Georgi burst into their flat to find her sleeping off her drinking.  He shouted for her to get up.

Sally was instantly awake, ‘What is it, Georgi? Why are you looking at me like that?’

He couldn’t talk. Her treachery took over all his thinking. She approached him, ‘What is it? You know you can tell me.’

He seized her by the throat and she spluttered, ‘Speak to me. Tell me what it is that I’ve done?’

‘Dragan had you followed tonight and the boy heard everything that was said.’ In telling her this his grip slackened and she managed to step away.

‘Think what you’re doing. You just don’t have it in you to kill me.’ She clung to him. ‘That lady that I met, she told me tonight of a home in some foreign country where I could end my days in peace. Let me see them again and I’ll beg them to show the same mercy towards you too. Let’s both leave this awful place and leave behind our old life. She said that it’s never too late to repent and I feel that now. Give us time to work this out!’

Georgi meets his end:

Georgi found himself running down the back of local restaurants. The smells from both the food and the overflowing bins at their back doors were overpowering. Then that vision returned. Her eyes staring deep into him, seemingly expressing disappointment and coming to the final acceptance that there was no good in him.

His left shoulder and ribs were hurting badly, and he was beginning to lose his balance. He crossed a road and found himself at the entrance to the Old Spitalfields Market. It had changed. He remembered how it had been before it became a trendy clothing and coffee venue. He muttered to himself about hipsters taking over the world before turning to start back the way he had come.

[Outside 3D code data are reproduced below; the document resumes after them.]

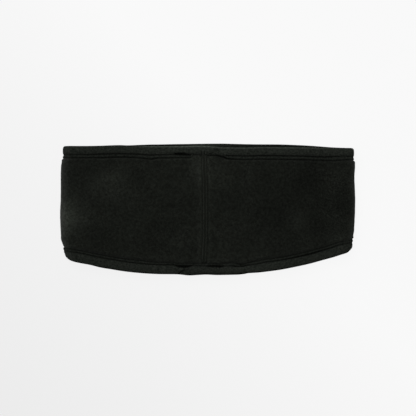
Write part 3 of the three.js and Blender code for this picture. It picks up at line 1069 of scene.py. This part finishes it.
def seam_rows(y):
    """Places of both rows of the seam, at the heights y."""
    base = seam_base(y) + THREAD_LIFT
    rows = [np.stack([seam_line(y) + x, y, base + rib_height(x)], axis=-1) for x in SEAM_ROWS_AT]
    return np.concatenate(rows)


seam_starts = seam_rows(seam_begin)
seam_ends = seam_rows(seam_begin + STITCH_SHARE * STITCH_PITCH)
seam_up = np.tile([0.0, 0.0, 1.0], (len(seam_starts), 1))
seam_stitches = sew("seam_stitches", seam_starts, seam_ends, seam_up)

# %% [markdown]
# ## Materials
# All of it is black polyester, and what tells the pieces apart is how each one takes the light. Colours
# are written as sRGB hex values, the way they look on a screen, and one function turns them to the
# linear values that the shader wants.

# %% Helpers for materials
def linear(hex_colour):
    """A screen colour as the shader's red, green, blue and alpha."""
    channels = [int(hex_colour[i:i + 2], 16) / 255 for i in (1, 3, 5)]
    return [c / 12.92 if c <= 0.04045 else ((c + 0.055) / 1.055) ** 2.4 for c in channels] + [1.0]


def add(tree, kind, inputs=None, **settings):
    """Adds a node, sets its settings, and gives each input a value or a link."""
    node = tree.nodes.new(kind)
    for key, value in settings.items():
        setattr(node, key, value)
    for key, value in (inputs or {}).items():
        if isinstance(value, bpy.types.NodeSocket):
            tree.links.new(value, node.inputs[key])
        else:
            node.inputs[key].default_value = value
    return node


def new_material(name):
    material = bpy.data.materials.new(name)
    material.use_nodes = True
    material.node_tree.nodes.clear()
    return material, material.node_tree


# %% [markdown]
# Brushed polyester fleece scatters light among its fibres, so it has no gloss, and its nap catches a
# little light at the folds and where it is seen from low down. Tufts of about 2 mm make it mottled, and
# rubbing leaves broad paler patches. The single fibres are finer than a pixel, so they are drawn at
# 0.75 mm. Their colours are those of dyed polyester close up, and a nap is darker than that, because
# light is lost between its fibres: NAP_LIGHT is the share that comes back.

# %% Fleece
NAP_LIGHT = 0.37
TUFT_GRAIN = 2.2 * MM
FIBRE_GRAIN = 0.75 * MM
WORN_PATCH = 34 * MM


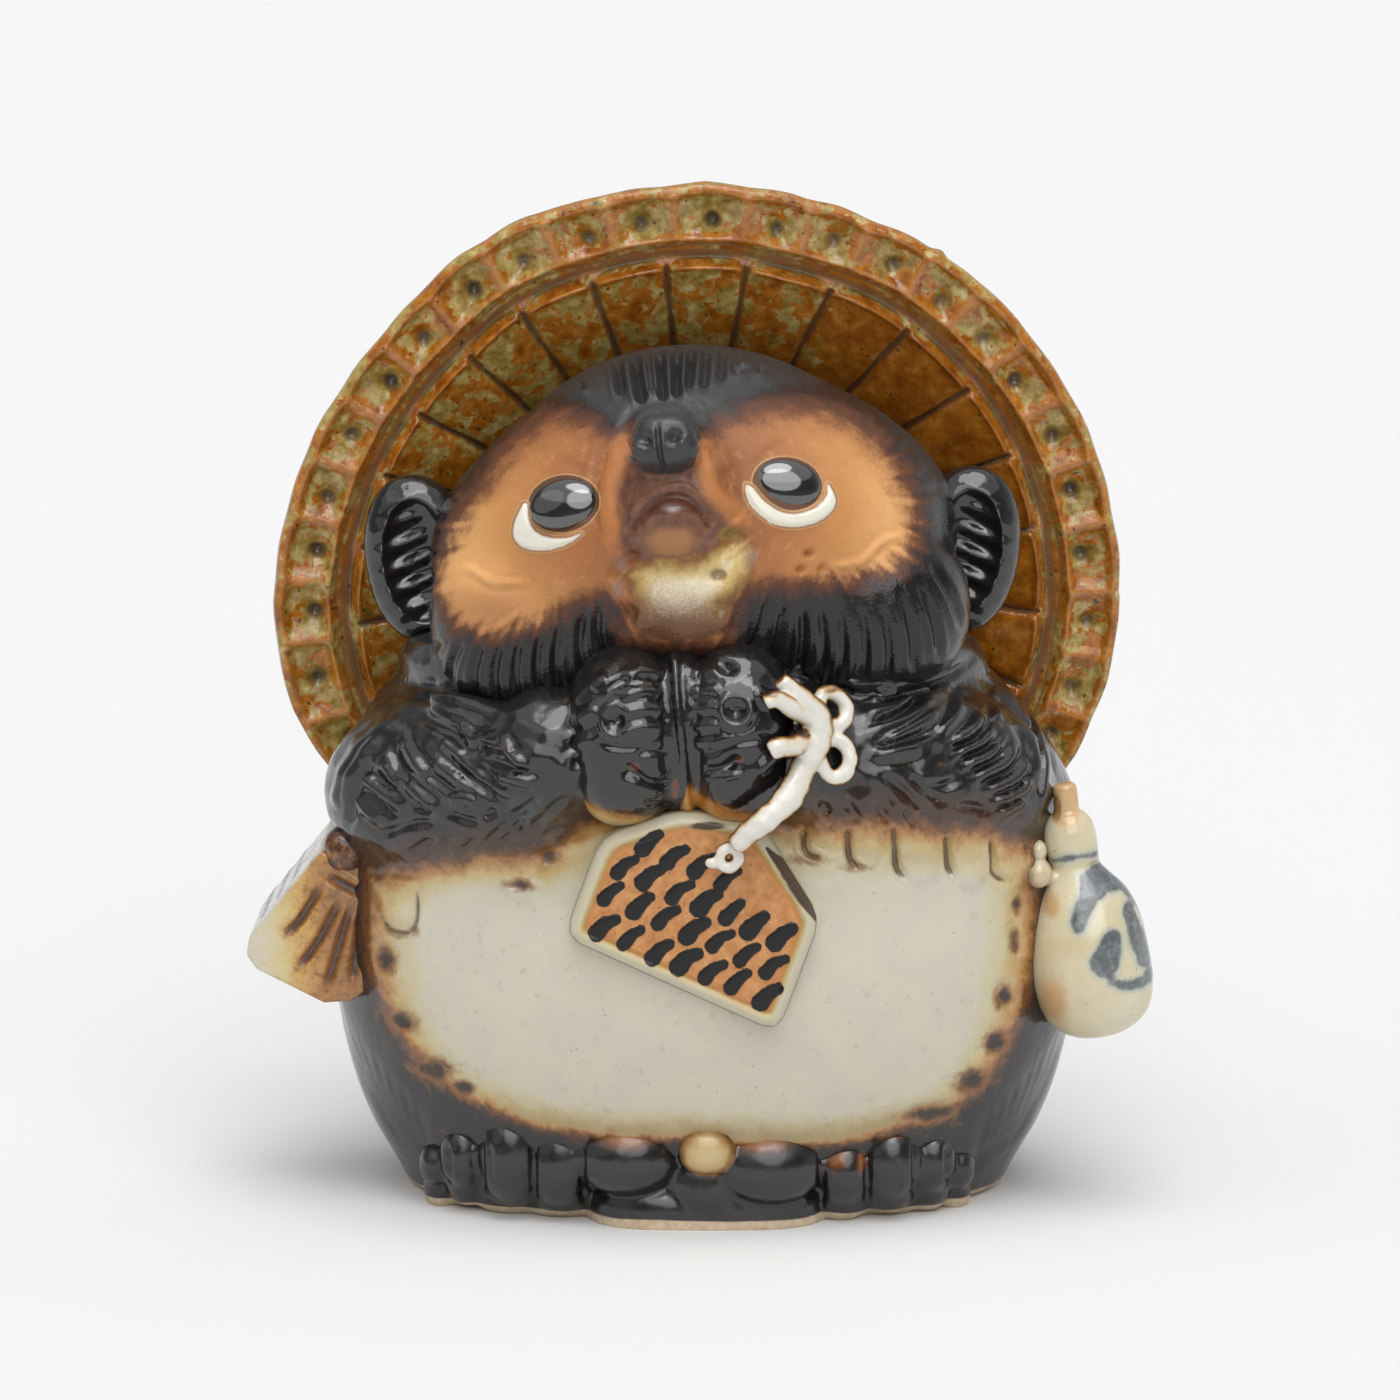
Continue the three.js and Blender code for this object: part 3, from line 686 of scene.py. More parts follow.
sunk += 1.5 * sinks(flat, [
    (-13.9, 93.6, 1.2, 1.2), (6.1, 95.2, 1.2, 1.2), (-12.0, 84.9, 1.9, 1.8), (5.9, 86.3, 1.9, 1.4),
    (4.6, 102.0, 1.4, 0.8),
])
sunk -= 0.6 * sinks(flat, [(-8.6, 103.0, 3.0, 1.0), (1.0, 104.0, 3.0, 0.8)])
seam, _ = along(flat, flowing([(-4.4, 105), (-4.1, 97.8), (-3.1, 89.4), (-2.4, 82.3), (-1.9, 76)]))
sunk -= 1.1 * swell(seam, 0.8)
co -= facing * (sunk * seen)[:, None]
move(paws, co)
sponge(paws, 2)
co = points(paws)
flat = co[:, [0, 2]]
paw_foot = np.array([
    (-22, 79.5), (-17.5, 77.8), (-13, 76.4), (-8, 76.0), (-3.5, 76.4), (-2.2, 81.4), (0, 80), (4, 77.8),
    (8, 76.8), (14, 75.4),
])
note(paws, "worn", np.interp(flat[:, 0], paw_foot[:, 0], paw_foot[:, 1]) - flat[:, 1])
note(paws, "hollow", hollows(paws))
note(paws, "rust", sinks(flat, [(-11.2, 85.4, 1.2, 0.9), (6.6, 86.6, 0.9, 0.7), (-4.2, 81, 0.8, 2.4)]))


def paws_paint(tree):
    black = black_glaze(tree)
    worn = ragged(tree, "worn", 1.0, 2.4, 3)
    bare = graded(tree, worn, [
        (-1.4, (0.012, 0.009, 0.008)), (-0.4, (0.07, 0.025, 0.009)), (0.5, (0.36, 0.15, 0.03)),
        (1.5, (0.50, 0.33, 0.12)), (3, (0.50, 0.42, 0.24)),
    ])
    across = position(tree, 0)
    amber = graded(tree, worn, [
        (-1.4, (0.012, 0.009, 0.008)), (-0.5, (0.10, 0.032, 0.008)), (0.6, (0.40, 0.15, 0.02)),
        (3, (0.47, 0.22, 0.04)),
    ])
    bare = over(tree, bare, amber, share_of(tree, across, -0.0035, -0.0015))
    colour = over(tree, black, bare, share_of(tree, worn, -1.4, -0.6))
    colour = over(
        tree, colour, (0.11, 0.035, 0.017), share_of(tree, ragged(tree, "rust", 0.1, 0.8), 0.35, 0.6),
    )
    gloss = level(tree, 0.10, 0.16, patches(tree, 0.45, 0.7, 5, 2))
    return colour, gloss, [(grain(tree, 3.2, 2), 0.22), (grain(tree, 0.7, 2), 0.015)]


glaze("paw_glaze", [paws], paws_paint)
settle(paws)

# Feet and pouch: rows of round toes standing from the foot of the body, the two-lobed pouch and
# its knob between them. They are moulded with the body, dipped in black glaze and wiped at the foot.
clay = [
    lump((0, -12, 8), (49, 15.5, 6.5), squareness=3.0),
    lump((1.2, -19, 1.5), (21.5, 19.0, 7.0), squareness=3.6),
]
for x, y, z, wide, deep, high in (
    (-47.2, -19.8, 8.0, 2.9, 5.0, 4.2), (-42.0, -24.4, 10.8, 4.1, 6.0, 6.4),
    (-33.6, -28.4, 11.8, 5.7, 7.0, 8.9), (-24.8, -30.2, 10.6, 5.5, 6.5, 8.0),
    (25.4, -30.2, 9.4, 5.2, 6.5, 6.6), (33.6, -28.9, 10.8, 5.5, 7.0, 7.3),
    (41.0, -25.4, 10.1, 4.3, 6.0, 6.3), (46.2, -20.8, 7.7, 2.9, 5.0, 4.4),
):
    clay.append(lump((x, y, z), (wide, deep, high), squareness=2.1, segments=48))
    clay.append(lump((x * 0.98, y + 3.2, z - 4.6), (wide * 1.12, deep, 5.8), segments=48))
    clay.append(
        lump((x * 0.97, y + 3.5 + abs(x) * 0.11, 4), (wide * 1.5, deep, 5), squareness=2.3, segments=48),
    )
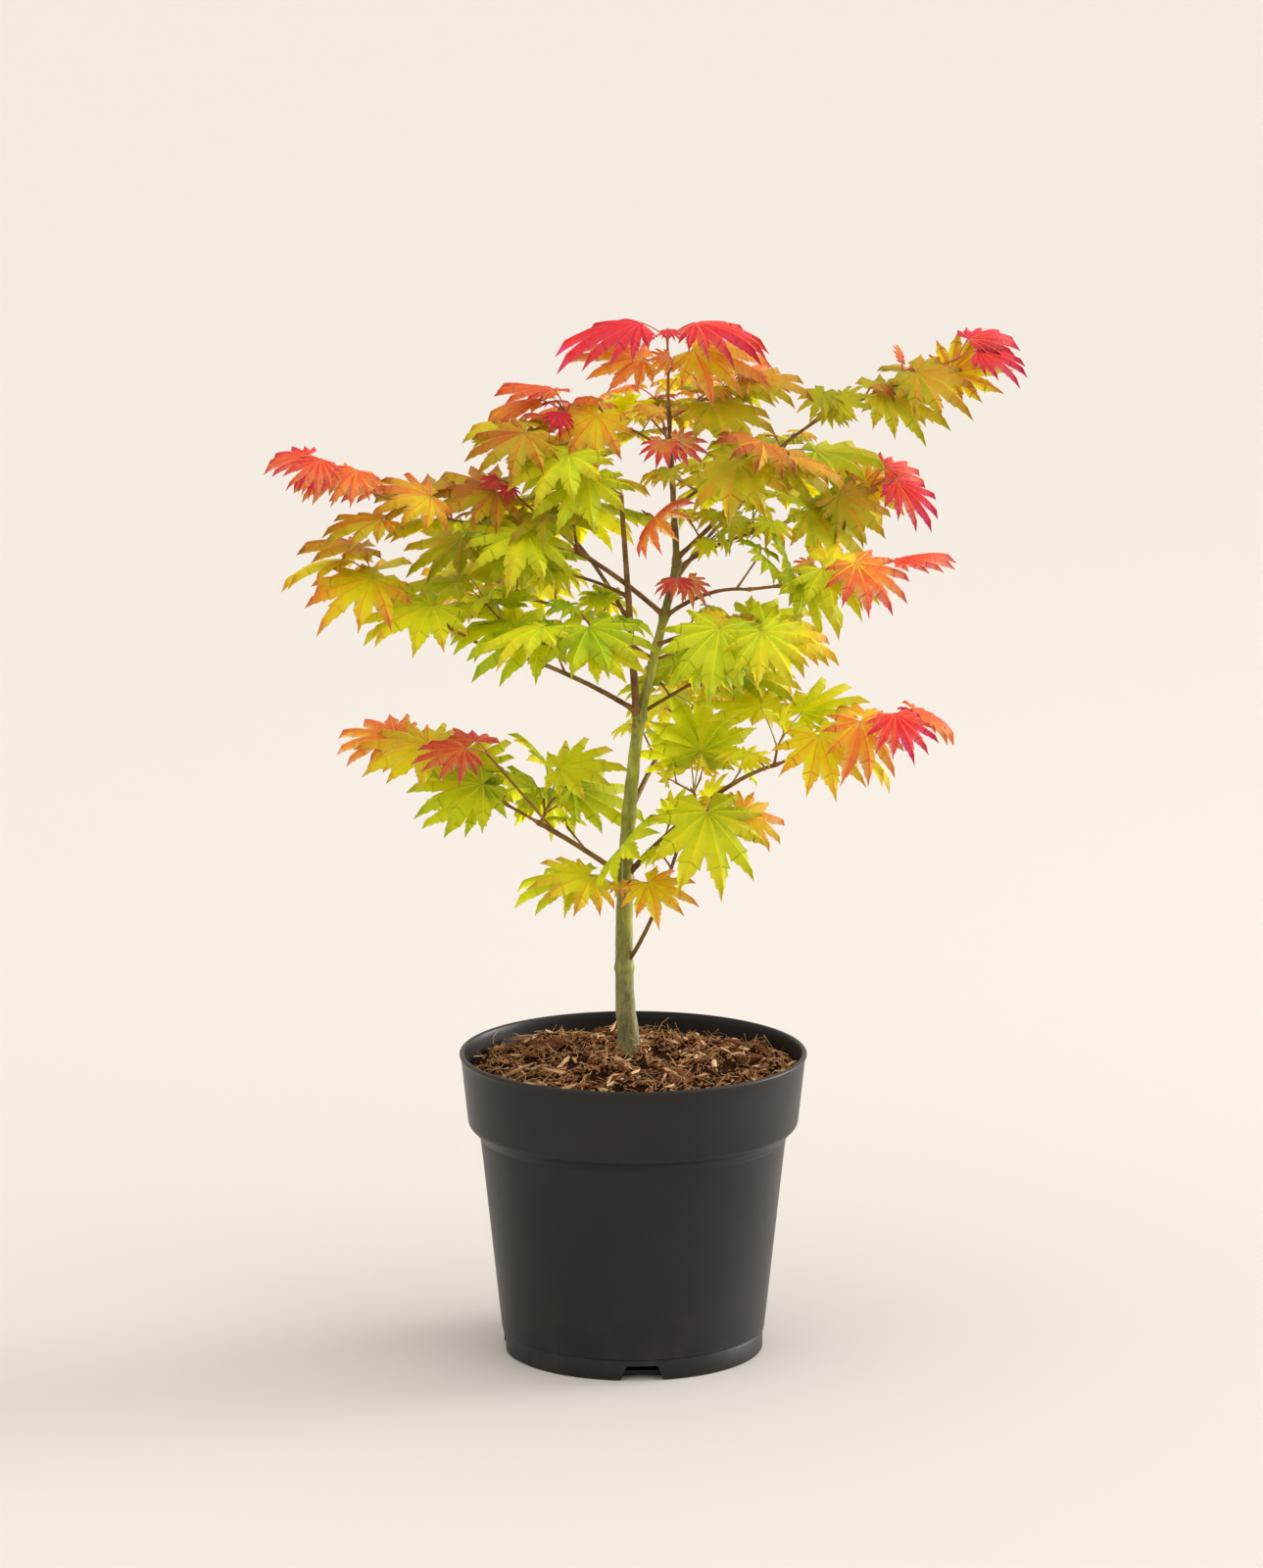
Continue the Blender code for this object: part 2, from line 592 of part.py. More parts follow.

Buster had been following him and the two cannoned into each other. Georgi fell into the road directly in the path of the N242 night bus.

The bus route was between Homerton Hospital and Aldgate.  The driver was towards the end of his shift and exceeding the twenty miles per hour limit that had recently been applied to Commercial Street. As it was very late, he hoped he was assuming he could get away with it. The bus was one of a fleet with a low entry to assist the disabled getting on and off.

The driver saw the dog, then the man fell into the road. To the left was a parked row of ‘Boris’ bikes, to the right a traffic island for a set of pedestrian lights. He had no choice but to plough over him. He had heard drivers on the Tube talk of ‘one-unders’, usually suicide attempts. They averaged eighty each year in London.